Let’s hold off the mass panic just yet though, as other catch-up channels won’t be affected by the change. We’ll still be able to enjoy them licence-free, just as long as we’re not watching them live.
A rise in council tax payments for households in the top four bands has been proposed in Scotland. The increase would come into effect if the SNP (Scottish National Party) is re-elected in the Scottish election in May.
The rise in payments would mean that people living in the top band (H) would pay around an extra £10 a week, whereas people living in band E would pay around £2 a week more.
According to the BBC report, 75% of households won’t be affected by the rise as they’re currently living in bands A-D.
Why the increase? Nicola Sturgeon has said the increase in payments would raise an extra £100m a year to go towards schools and education.
There’s currently a council tax freeze in Scotland, that’s due to end in 2017. Then, councils will be able to raise council tax bills by up to 3% per year.
Research from the National Children’s Bureau has shown that four million children are living in cold homes as a result of unaffordable energy bills.
Around one in four homes are currently spending 10% of their income to ensure their homes are kept warm (link unavailable). The number of homes living in fuel poverty looks set to increase during 2016 by 40%, with gas and oil prices expected to rise.
Cold, damp and poorly heated homes can lead to illness and poor health conditions, causing children to need time off school. A separate study from fuel poverty charity National Energy Action also highlighted that around 117,000 people have died due to cold homes in the past four years.
A campaign for more energy efficient homes and reduced fuel bills is in action.
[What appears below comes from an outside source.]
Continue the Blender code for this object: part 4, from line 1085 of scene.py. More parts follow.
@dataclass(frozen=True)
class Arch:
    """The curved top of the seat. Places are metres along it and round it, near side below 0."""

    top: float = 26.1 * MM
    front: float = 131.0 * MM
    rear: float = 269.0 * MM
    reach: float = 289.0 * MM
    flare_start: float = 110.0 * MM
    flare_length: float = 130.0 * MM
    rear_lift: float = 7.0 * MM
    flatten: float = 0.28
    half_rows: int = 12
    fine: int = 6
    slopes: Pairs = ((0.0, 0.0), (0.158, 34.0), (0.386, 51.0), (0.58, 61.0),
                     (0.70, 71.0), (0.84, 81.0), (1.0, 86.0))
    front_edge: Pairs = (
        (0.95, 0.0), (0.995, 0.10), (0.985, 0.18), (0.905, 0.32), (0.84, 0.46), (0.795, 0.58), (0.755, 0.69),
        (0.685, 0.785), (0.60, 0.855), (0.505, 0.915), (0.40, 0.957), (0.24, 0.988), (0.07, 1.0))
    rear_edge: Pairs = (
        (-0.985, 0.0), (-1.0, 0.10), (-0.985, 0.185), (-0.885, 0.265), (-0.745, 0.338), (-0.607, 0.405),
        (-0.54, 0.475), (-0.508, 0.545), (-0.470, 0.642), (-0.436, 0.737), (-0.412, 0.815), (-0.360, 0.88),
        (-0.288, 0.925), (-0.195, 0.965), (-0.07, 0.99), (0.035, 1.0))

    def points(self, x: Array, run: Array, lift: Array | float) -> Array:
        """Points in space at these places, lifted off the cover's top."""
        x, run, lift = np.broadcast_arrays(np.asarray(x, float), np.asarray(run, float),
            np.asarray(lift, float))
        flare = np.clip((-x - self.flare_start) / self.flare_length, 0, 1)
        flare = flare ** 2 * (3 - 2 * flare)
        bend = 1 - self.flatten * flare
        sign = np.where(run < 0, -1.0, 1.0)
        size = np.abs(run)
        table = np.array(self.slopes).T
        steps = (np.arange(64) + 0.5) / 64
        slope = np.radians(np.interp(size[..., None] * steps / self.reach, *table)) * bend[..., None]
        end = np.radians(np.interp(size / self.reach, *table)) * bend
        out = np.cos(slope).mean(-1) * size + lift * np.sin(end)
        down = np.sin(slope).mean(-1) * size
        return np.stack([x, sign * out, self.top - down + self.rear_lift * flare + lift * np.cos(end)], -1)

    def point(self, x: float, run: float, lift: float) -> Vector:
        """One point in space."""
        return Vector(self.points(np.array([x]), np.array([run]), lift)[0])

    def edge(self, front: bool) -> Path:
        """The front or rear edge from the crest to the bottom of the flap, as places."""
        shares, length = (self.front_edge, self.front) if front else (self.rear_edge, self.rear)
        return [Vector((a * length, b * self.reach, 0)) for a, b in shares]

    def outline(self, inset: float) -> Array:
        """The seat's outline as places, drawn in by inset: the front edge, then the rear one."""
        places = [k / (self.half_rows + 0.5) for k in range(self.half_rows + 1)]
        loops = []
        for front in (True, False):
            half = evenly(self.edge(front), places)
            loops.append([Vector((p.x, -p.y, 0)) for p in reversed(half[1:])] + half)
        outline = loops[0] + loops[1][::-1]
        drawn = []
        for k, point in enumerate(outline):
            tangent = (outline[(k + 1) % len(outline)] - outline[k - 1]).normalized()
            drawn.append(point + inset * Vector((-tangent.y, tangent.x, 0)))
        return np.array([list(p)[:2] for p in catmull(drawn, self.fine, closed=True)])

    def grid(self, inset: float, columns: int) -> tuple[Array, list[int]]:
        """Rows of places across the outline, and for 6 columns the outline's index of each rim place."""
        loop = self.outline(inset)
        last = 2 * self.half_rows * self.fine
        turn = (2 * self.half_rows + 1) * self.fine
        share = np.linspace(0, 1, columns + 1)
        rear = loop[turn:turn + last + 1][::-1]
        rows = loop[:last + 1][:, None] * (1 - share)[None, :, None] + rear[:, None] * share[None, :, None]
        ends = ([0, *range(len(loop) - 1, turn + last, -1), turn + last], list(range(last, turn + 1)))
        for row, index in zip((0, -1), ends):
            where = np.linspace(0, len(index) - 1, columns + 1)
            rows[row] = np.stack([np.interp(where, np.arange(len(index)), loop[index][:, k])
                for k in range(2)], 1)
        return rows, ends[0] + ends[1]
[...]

You can find out how to support it here.
Find out more about utility bill debt and if you’re struggling to make payments to your bills please phone our Helpline for free debt advice.
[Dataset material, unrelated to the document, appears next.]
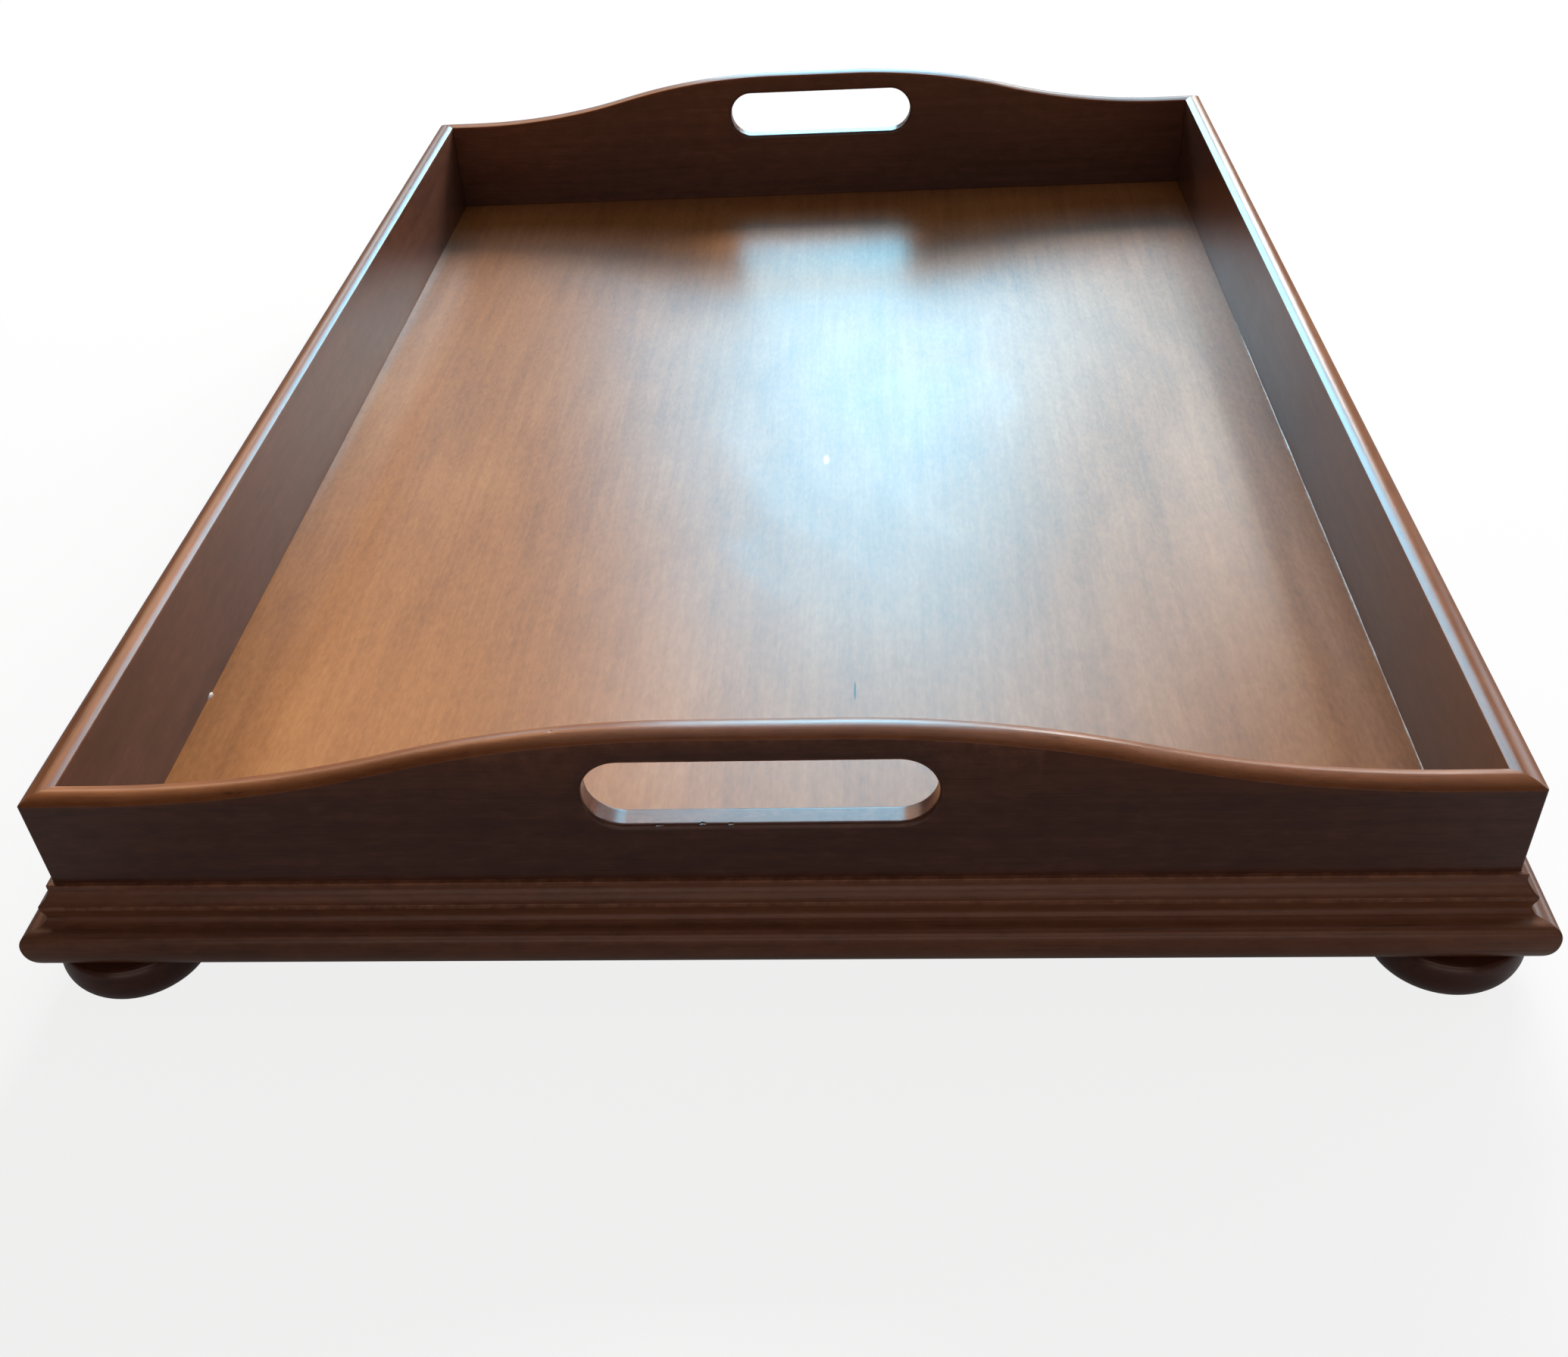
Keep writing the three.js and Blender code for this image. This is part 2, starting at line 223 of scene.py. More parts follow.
# Marks of use, in millimetres. A swirl has its middle, radius and width, and its first and last
# degree; a chip its place and its size along X, Y and Z; a speck or scratch its middle and half sizes.
SWIRLS = (
    (199, 17, 173, 8, 172, 224),
    (165, 32, 199, 9, 182, 231),
    (63, -67, 92, 9, 194, 227),
    (64, 24, 35, 8, -36, 161),
    (60, 40, 62, 11, 60, 175),
)
CHIPS = (
    (-58, 5.5, 98.6, 1.0, 0.9, 0.6),
    (-17, 1.1, 66.3, 1.7, 0.9, 0.35),
    (-30, 0.9, 66.1, 2.2, 0.5, 0.3),
    (-9, 1.0, 66.2, 1.2, 0.6, 0.3),
)
PAINT_SPECK = (12.2, -25.6, 1.3, 4.0)
DARK_SCRATCH = (25.75, -192.5, 0.4, 5.5)

# How the marks fade at their edges and ends, as shares of their own size, and how they waver
PATCH_EDGE = (1.15, 0.85)
SWIRL_ENDS = (1.15, 0.7)
DRIFT_NOISE = (14.0, 1.0)
DRIFT_RANGE = (0.3, 0.7, -4 * MM, 4 * MM)
FIBRE_NOISE = (45.0, 2.0, 0.5)
FIBRE_RANGE = (0.35, 0.65, 0.65, 1.0)

# How strong the marks are, and their colours
WIPING_RISE = 0.14 * MM
WIPING_HAZE = 0.05
HAZE_COLOUR = (0.72, 0.76, 0.8)
PAINT_COLOUR = (0.8, 0.78, 0.75)
SCRATCH_COLOUR = (0.06, 0.02, 0.01)
LACQUER_RISE = 0.7 * MM
LACQUER_RISE_WIDTH = 7 * MM
LACQUER_RISE_FADE = (-120 * MM, -20 * MM)

# Glue beads on the floor's edges: name, side, first and last Y, and size. Their size wavers, and
# falls off over the last stations at their ends.
BEADS = (
    ("glue_bead_right", 1, -HALF_LENGTH + 2 * WALL, 0.101, 0.8 * MM),
    ("glue_chip_left", -1, -0.1925, -0.1875, 1.3 * MM),
)
BEAD_STEPS = 4
BEAD_SPACING = 1.2 * MM
BEAD_LEAST_STATIONS = 8
BEAD_SIZE = 0.62
BEAD_UNEVENNESS = 0.6
BEAD_WAVES = (60, 9)
BEAD_SEED = 1.5
BEAD_TAPER = 6
BEAD_END = 0.15

# The lamps: name, azimuth and elevation in degrees, distance, width and height in metres, the red,
# green and blue radiance, and whether it lights matt surfaces, shows in the gloss, or both. The
# window_ ones together are the reflection of a bright window beyond the far end.
LAMPS = (
    ("daylight", 3, 27, 3.4, 1.2, 0.8, (47.0, 47.0, 47.0), "matt"),
    ("daylight_right", 23, 22, 3.4, 0.71, 1.08, (28.0, 28.0, 28.0), "matt"),
    ("window_middle", 1, 31, 3.4, 0.59, 1.02, (2.7, 11.6, 16.8), "gloss"),
    ("window_middle_left", -8, 31, 3.4, 0.47, 1.02, (0.9, 4.4, 6.6), "gloss"),
    ("window_middle_right", 11.5, 31, 3.4, 0.59, 1.02, (0.8, 3.2, 4.4), "gloss"),
    ("window_right", 20.6, 23, 3.4, 0.4, 1.04, (11.5, 12.5, 12.5), "gloss"),
    ("window_top", 1, 47, 3.4, 1.32, 0.83, (4.0, 7.4, 9.6), "gloss"),
    ("window_foot", 1, 17, 3.4, 1.2, 0.59, (4.6, 8.0, 9.5), "gloss"),
    ("window_left", -24, 20, 3.4, 0.5, 0.9, (1.7, 2.8, 3.3), "gloss"),
    ("left_high", -25, 42, 3.4, 1.57, 0.71, (5.0, 2.7, 1.4), "gloss"),
    ("far_left", -37, 28, 3.4, 0.96, 1.0, (2.6, 1.9, 1.4), "gloss"),
    ("far_right", 60, 27, 2.6, 1.4, 1.0, (2.4, 3.0, 3.3), "both"),
    ("near_low", 180, 9, 2.6, 2.4, 0.6, (0.85, 0.7, 0.62), "both"),
    ("near", 180, 38, 2.6, 2.4, 1.2, (0.62, 0.45, 0.38), "both"),
    ("overhead", 0, 80, 2.4, 2.0, 1.4, (0.35, 0.35, 0.35), "both"),
)
WORLD_LIGHT = 0.03
WHITE = (1.0, 1.0, 1.0)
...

In April, the Insolvency Service is making some changes to the way you apply for bankruptcy in England and Wales.
The old process involved filling out forms and submitting them to the court. You’d also have a court hearing to find out if your bankruptcy could go ahead.
From April 6 you won’t need to apply through the court any more, instead you can apply online. This means you won’t need to go to a court hearing.
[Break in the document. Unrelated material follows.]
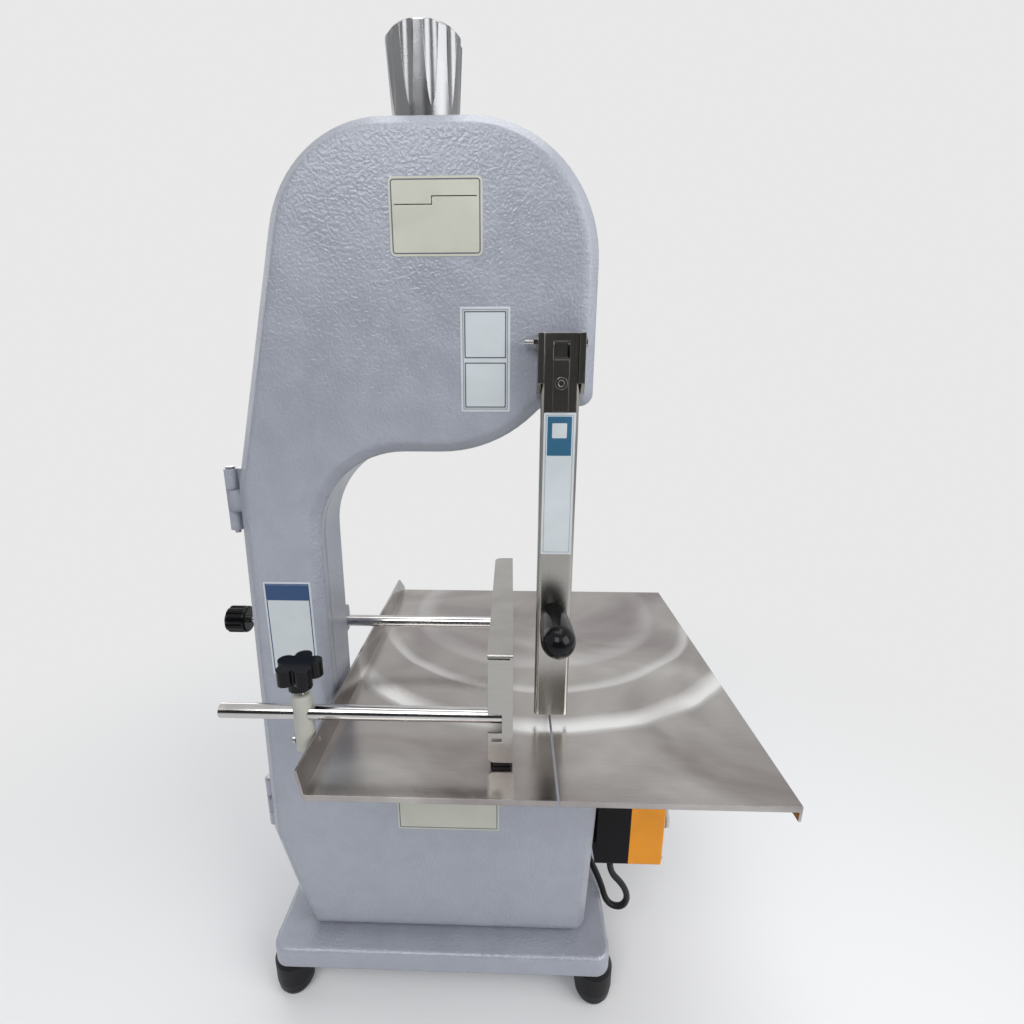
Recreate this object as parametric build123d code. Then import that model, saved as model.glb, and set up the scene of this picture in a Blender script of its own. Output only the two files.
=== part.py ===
from build123d import *
import math
import os

# Tabletop bone saw: a C-shaped cast body holds two band wheels, the lower one on the motor's shaft.
# Millimetres, +Z up. X = 0 is the wheels' centre line, Y = 0 the middle of their rims and Z = 0 the floor
# that the feet stand on. The operator stands on the -Y side. export_nodes() then moves the origin to the
# middle of the footprint.

# ---- driving dimensions ----
wheel_diameter = 210.0
blade_length = 1650.0
blade_width = 16.0
blade_thickness = 0.56
blade_seat = 0.1  # the blade's running gap on the rims

axle_above_base = 136.76  # the lower wheel's axle over the base
table_above_wheel = 29.54  # the tabletop over the lower wheel's rim
table_width = 364.0
table_depth = 382.0
table_left = -83.0
table_front = -134.5
sheet = 2.0  # stainless sheet of the table
flange_height = 21.0  # the table's left edge, bent up
flange_flare = 3.5
flange_drop = 13.0  # the table's right edge, bent down
hem_height = 5.0

body_front = -30.5  # face of the door
body_seam = -12.5  # back of the door
seam_gap = 0.3
body_back = 27.0  # back face of the casting
shell_wall = 5.5
back_wall = 6.0
door_chamfer = 7.5

base_width = 350.0
base_middle = -0.5
base_front = -53.5
base_depth = 292.0
base_thickness = 22.0
base_wall = 5.0
foot_height = 50.0
foot_radius = 19.5
foot_inset = 14.5

guard_width = 29.0
guard_depth = 8.5
guard_sheet = 2.0
guard_front = -47.8
guard_table_gap = 9.7
guard_above_throat = 54.0  # the guard's top over the head's lower edge

fence_right = 71.5
fence_flange = 19.5
fence_height = 99.0
fence_sheet = 2.5
fence_front = -102.0
fence_length = 213.0
rod_radius = 6.0
front_rod_y = -90.7
rear_rod_y = 69.7
rod_above_table = 39.5

running_fit = 0.08  # radial, a rod or shaft that slides or turns in its bore
press_room = 0.05  # radial, a bearing in the hub or on the shaft that turns with it
clearance = 0.3  # between pieces of different moving bodies

# ---- worked out from the above ----
wheel_radius = wheel_diameter / 2
blade_x = wheel_radius + blade_seat + blade_thickness / 2
wrap = math.pi * 2 * (wheel_radius + blade_seat + blade_thickness / 2)
wheel_distance = (blade_length - wrap) / 2
base_bottom = foot_height
base_top = base_bottom + base_thickness
lower_axle_height = base_top + axle_above_base
upper_axle_height = lower_axle_height + wheel_distance
floor_to_table = lower_axle_height + wheel_radius + table_above_wheel
table_under = floor_to_table - sheet
rod_height = floor_to_table + rod_above_table
casting_front = body_seam + seam_gap
back_inner = body_back - back_wall
door_inner = body_front + shell_wall


# ---- shapes that many pieces use ----
def block(x, y, z):
    """A box that spans three (low, high) pairs."""
    middle = [(a + b) / 2 for a, b in (x, y, z)]
    return Pos(*middle) * Box(x[1] - x[0], y[1] - y[0], z[1] - z[0])


TURN = {"X": Rotation(0, 90, 0), "Y": Rotation(-90, 0, 0), "Z": Rotation(0, 0, 0)}


def rod(axis, a, b, radius, span):
    """A cylinder along axis over span; a and b are its other two coordinates, in X, Y, Z order."""
    middle = (span[0] + span[1]) / 2
    place = {"X": (middle, a, b), "Y": (a, middle, b), "Z": (a, b, middle)}[axis]
    return Pos(*place) * (TURN[axis] * Cylinder(radius, abs(span[1] - span[0])))


def tube(axis, a, b, outer, inner, span):
    """A rod with a bore through it."""
    over = (span[0] - 1, span[1] + 1)
    return rod(axis, a, b, outer, span) - rod(axis, a, b, inner, over)


def hexagon(axis, a, b, across, span):
    """A hexagonal prism, across its flats."""
    middle = (span[0] + span[1]) / 2
    place = {"X": (middle, a, b), "Y": (a, middle, b), "Z": (a, b, middle)}[axis]
    flat = RegularPolygon(radius=across / 2, side_count=6, major_radius=False)
    length = abs(span[1] - span[0])
    return Pos(*place) * (TURN[axis] * Pos(0, 0, -length / 2) * extrude(flat, length))


def hex_bolt(axis, a, b, shank, tip, seat, head_height):
    """A bolt whose shank runs from tip to seat, with its hexagon head beyond the seat."""
    away = 1 if seat > tip else -1
    shaft = rod(axis, a, b, shank, (min(tip, seat), max(tip, seat)))
    low, high = sorted((seat, seat + away * head_height))
    return shaft + hexagon(axis, a, b, shank * 3.2, (low, high))


def socket_screw(axis, a, b, shank, tip, seat, head_radius, head_height):
    """A round-headed screw with a hexagon socket."""
    away = 1 if seat > tip else -1
    top = seat + away * head_height
    screw = rod(axis, a, b, shank, (min(tip, seat), max(tip, seat)))
    screw += rod(axis, a, b, head_radius, (min(seat, top), max(seat, top)))
    low, high = sorted((top + away, top - away * head_height * 0.55))
    return screw - hexagon(axis, a, b, head_radius * 0.95, (low, high))


def slab(face, y):
    """A face drawn in X and Z, made solid between two Y positions."""
    return Pos(0, y[1], 0) * extrude(Plane.XZ * face, y[1] - y[0])


def turned(points, axis, a, b):
    """A solid of revolution; points are (radius, place along the axis)."""
    profile = make_face(Polyline([(r, 0, h) for r, h in points], close=True))
    place = {"X": (0, a, b), "Y": (a, 0, b), "Z": (a, b, 0)}[axis]
    return Pos(*place) * (TURN[axis] * revolve(profile, Axis.Z))


def solids(*pieces):
    """Separate solids kept together as one node."""
    found = []
    for piece in pieces:
        found += piece.solids()
    return Compound(found)


# ---- the body's outline, seen from the front ----
head_top = upper_axle_height + 119.3
head_right = wheel_radius + 28.0
head_under = upper_axle_height - 82.7
throat_top = upper_axle_height - 119.7
throat_left = 10.0 - wheel_radius
housing_top = table_under - 10.3
housing_right = wheel_radius + 55.0
door_bottom = base_top + 3.0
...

Once you’ve submitted your online application, it’ll be received and assessed by an adjudicator instead. The adjudicator will let you know if your bankruptcy can go ahead.
There used to be a court fee for applying for bankruptcy, in April this will become the adjudicator’s fee instead and the insolvency service are expected to confirm the new amount soon.
The changes aren’t applicable in Northern Ireland yet, however the process there is due to be updated in November 2016.
The N244 court form application fee is due to rise from £155 to £255 in April.
The form is commonly used to apply for County Court claims to be ‘set aside’ or, in other words, cancelled. You’d usually do this if you don’t owe the money being asked for in the claim and if you didn’t receive or respond to the original court claim.
We’ve all had the calls about claiming PPI and what not. But how many of us have actually dealt with the companies behind the calls?
If you have, you may have successfully claimed PPI, however also faced high fees for the services provided by the claims company. Paying fees for a service is OK if they’re reasonable as although you can reclaim PPI for free, some people prefer to go through a company.
However the Government think some of the fees charged for financial claims services are a bit too high at the moment, with some fees accounting for around 40% of the claim itself. That’s not exactly reasonable, is it? So they’re taking steps to cap the amount that can be charged in order to protect the consumers making claims.
On bulk claims, for example mis-sold PPI, the maximum fee for when a completed claim would be capped at 15%. For claims that are worth over £2,000, the fees a claims company could charge would be capped at £300, making it much more fairer for anyone making a claim.
The FCA has announced that debt management company PDHL has failed to meet the standards required by the regulatory body to achieve authorisation.
This means that PDHL will no longer be able to offer debt management services to their clients, resulting in the closure of the firm.
The FCA is writing to the 16,000 affected clients, to let them know about the decision.
If you were a client of PDHL, don’t panic. Read this page on our website that’ll let you know what to do if your debt management company closes down. You can also get free and impartial debt advice from us.
The Competition and Markets Authority (CMA) has announced plans to change the energy market with the hope of customers getting a better deal.
The report released by the CMA highlighted that we could be overpaying on our energy bills by around £1.7 billion a year.
One of the proposals put forward by the CMA is to cap prepaid tariffs between 2017 and 2020. The cap would mean that people on prepaid energy meters will pay around 8% less on their bills each year.
The plans put forwards by the CMA are intended to make things more fair for customers who are unable to switch providers to get a better deal, for example if they’re in utility arrears or on prepayment meters.
Figures put together by the Centre for Economics and Business Research (Cebr) has estimated that deposits for rented homes are set to rise by 40% by 2026.
If that’s the case, it means the average rental deposit could be around £1,111. With the average monthly income in Britain coming in at around £1,576, new deposit prices will be around 70% of that.
Currently, the average amount for a deposit is about one month’s rent; if the predictions are correct the average will become six weeks instead.
With average property prices increasing by around 4% in 2015, owning a home is becoming an unrealistic dream for many, leaving renting as the only affordable option. Cebr estimates that by 2025 around 7 million households in England and Wales will be renting, meaning that such a big increase in deposits will have a huge impact on lots of households across the UK.
That’s it for this month’s debt news. We’ll be back next month with the latest goings on!